Table 1: Estimated rejection rate of three different families of Zanella-Stein test with varying neighborhood size and underlying kernel. We evaluate the tests on 12 different synthetic testing scenarios, evaluating each test multiple times on independently sampled synthetic datasets. To estimate the per-scenario rejection rate, we report an average across the test evaluations for each scenario. The data shown here is averaged across scenarios in Figure 2 above.## B. Additional Experiments ### B.1. Balancing Function We conduct experiments to show the relative performance of the Barker balancing function $t \mapsto t/(1+t)$ against the minimum probability flow (MPF) $t \mapsto \sqrt{t}$ . Table 2 shows performance of a KSD on the 12 testing scenarios detailed in Appendix A.3, comparing the two balancing functions.

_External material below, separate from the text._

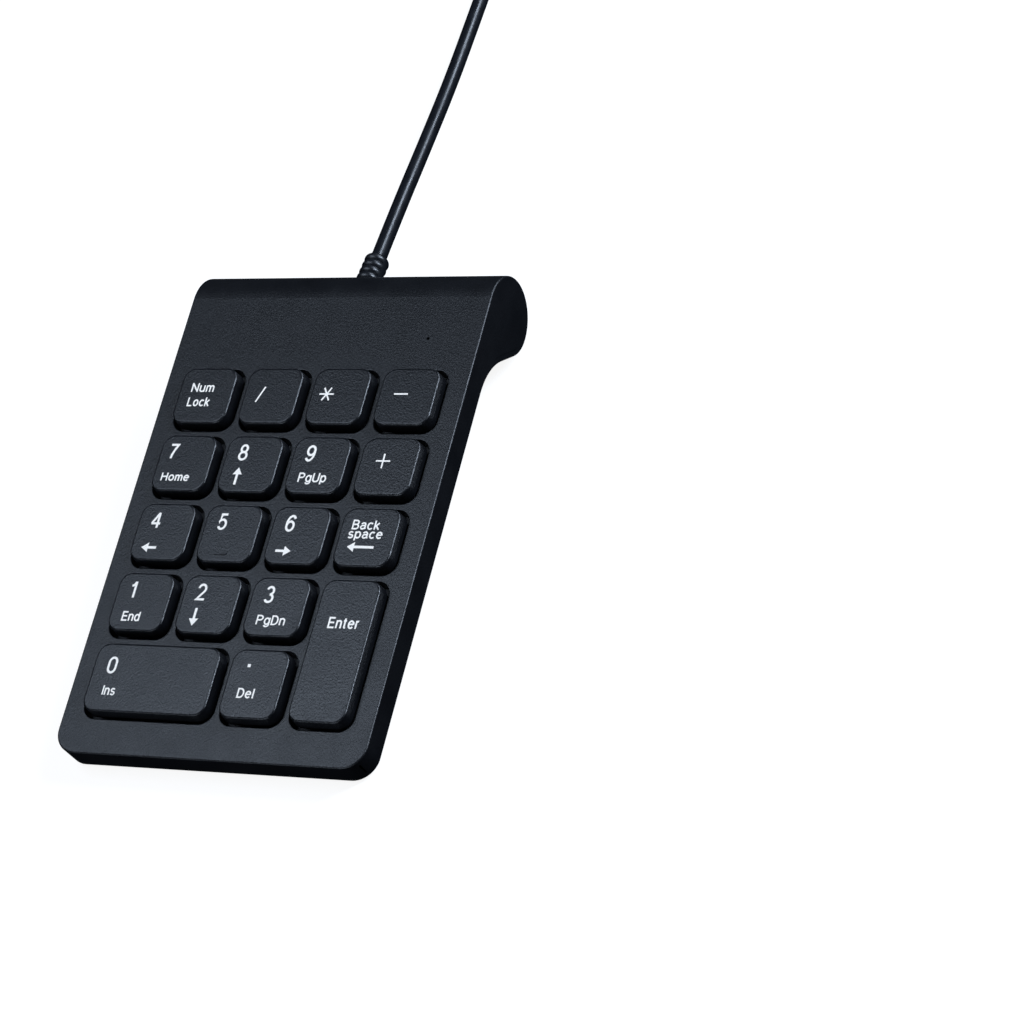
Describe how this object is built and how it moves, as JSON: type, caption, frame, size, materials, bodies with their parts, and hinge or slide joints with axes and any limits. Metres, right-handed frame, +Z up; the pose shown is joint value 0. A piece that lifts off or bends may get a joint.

Figure 9 shows performance of a KSD on the MRF experiment, comparing the two balancing functions against various baselines. We observe that the MPF operator tends to yield higher power than the Barker operator. A drawback of the MPF operator is that the ratio in Equation (1) can be numerically unstable when $p(x)$ is extremely small. The Barker operator circumvents this issue as the ratio becomes $p(y)/\{p(x)+p(y)\}$ (Shi et al., 2022, also mentions this point).

	Barker	MPF
Binary i.i.d. sequences	0.88	0.80
Binary sequences: misspecified Markov order	0.01	0.00
Random walk I	0.98	1.00
Random walk II	0.69	0.82
Random walk III	0.93	0.96
Random walk IV	0.54	0.66
Random second-order MC I	0.84	0.90
Random second-order MC II	0.38	0.53
Random second-order MC III	0.28	0.45
Random MC with varied initial distribution I	0.07	0.05
Random MC with varied initial distribution II	0.05	0.09
Random MC with varied length distribution	0.05	0.02

Table 2: Estimated test power of the Zanella-Stein kernel goodness-of-fit test, constructed from the CSK kernel using two different balancing functions. We choose either the Barker or the minimum probability flow (MPF) function. Figure 9: Performance comparison of two choices of balancing function in the construction of the KSD: Barker against minimum probability flow.## B.2. Larger Neighborhoods In Section 3, we considered a neighborhood structure where we modified one element of the sequence. Here, we conduct an experiment to see the effect of using a larger edit distance. We use the MRF experiment in Section 4.5 as a benchmark and compare the original KSD used in Section 4.5 against a KSD that allows for larger edit distance. The neighborhood for the latter KSD is extended by adding double-substitution, that is, substitution in two locations. Figure 10 shows the result, where the oracle and MMD baselines are included as a reference. We can see that test sensitivity is at best improved by a negligible amount in one region, while similarly it worsens in the other region. For this problem, expanding the neighborhood as above does not improve test sensitivity despite a higher computational cost. Figure 10: Performance comparison of the single-edit neighbourhood test versus a variant which allows for double-edits.